Siete semanas encerrados en casa mientras intuimos pasar unos muertos que no nos dejan ver, las cancelaciones, las muertes en las residencias, la tristeza, la rabia, el cansancio, el desconcierto, el miedo. Ataques de risa, llanto, pasa Semana Santa y San Jordi... Nunca nos habíamos sentido tan lejos y tan cerca de los libreros como en la diada aplazada de Sant Jordi. Pasan ingrávidos los días y poco a poco nos dicen que la curva se está allanando y empezamos a salir a la calle, por turnos, con mascarillas o con lo que sea, asumiendo una parte de riesgo, con responsabilidad, con ganas, mirando de reojo a los demás, o a quien tose por la calle, aparecen los policías de balcón y de la calle.

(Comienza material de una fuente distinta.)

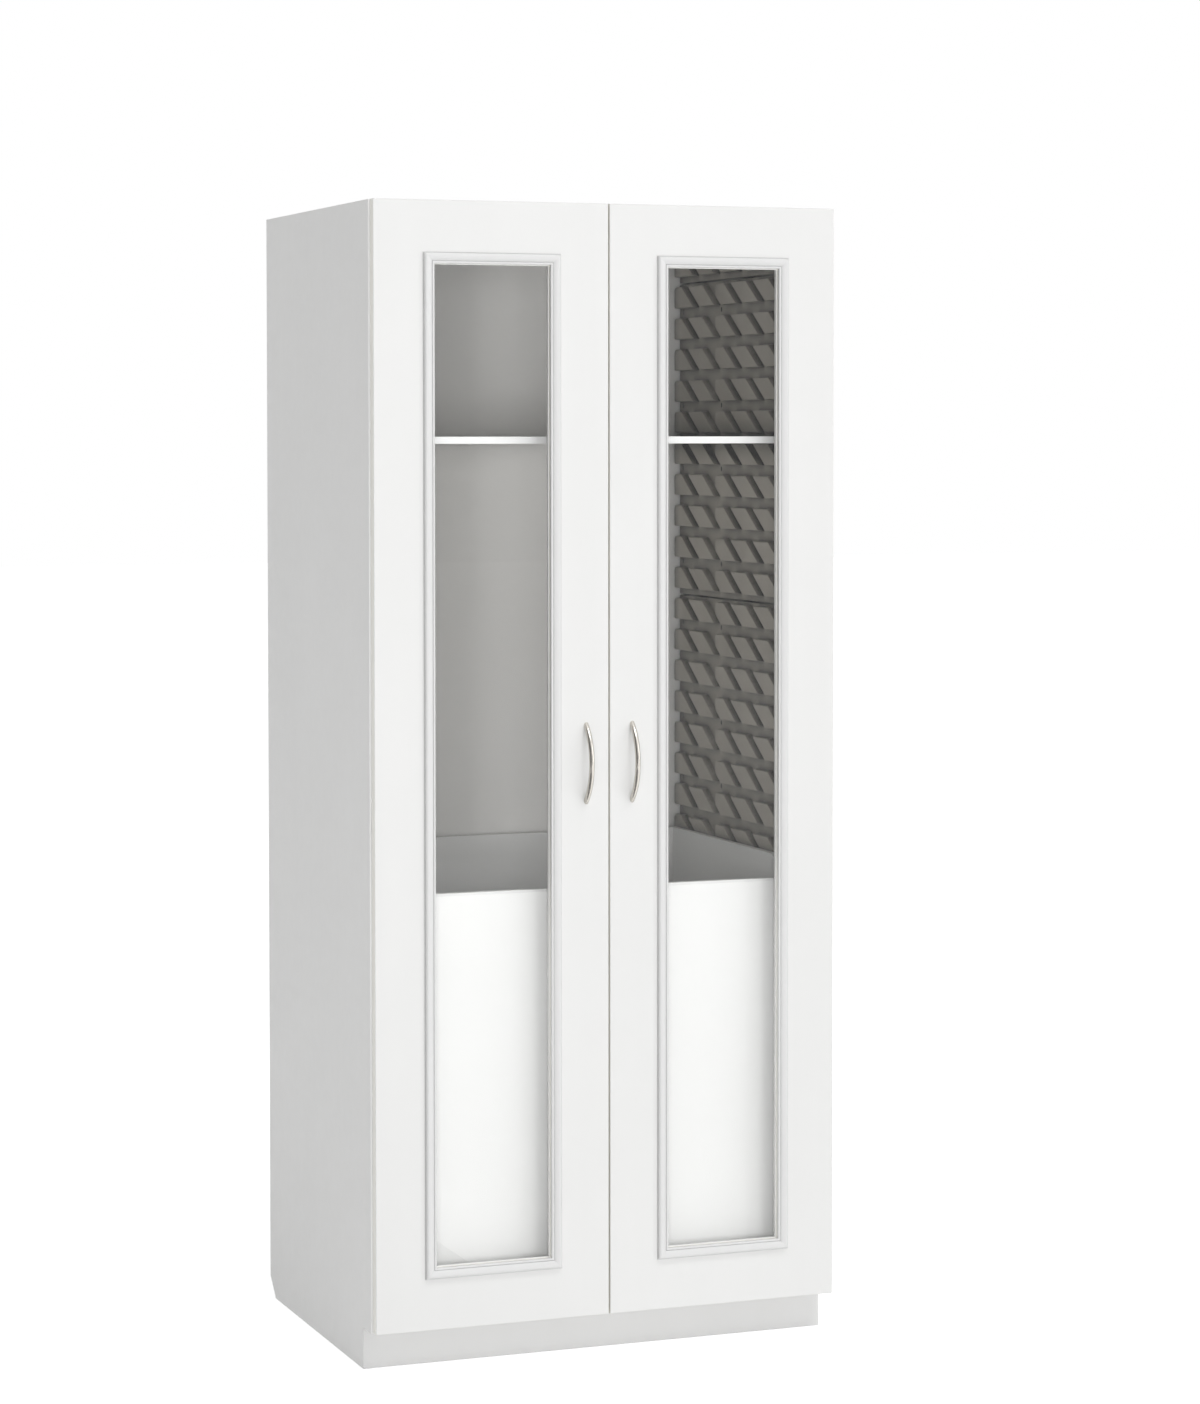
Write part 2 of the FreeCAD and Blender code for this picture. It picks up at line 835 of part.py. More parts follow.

"Calles mojadas, cajones vacíos", dice el dicho, pero la lluvia tenía otro sentido ayer por la mañana, porque ayer en la mañana la lluvia fue posible y me cogió con la bicicleta lejos de casa, pero no corrí a refugiarme, no quería regresar y perder parte de tiempo del que disponía, y recordé una vez que me atrapó la lluvia cuando venía de llevar la comida a mi tío al trigal, un lejano verano en el pueblo de L'Estany. Lástima que en la ciudad no se puede sentir el olor a tierra mojada.

Pensé que era una buena señal, señal de vida, y es que después de tantos días de confinamiento total o parcial, tenemos ganas de vivir, de ver y de beber también, y ya no tenemos miedo.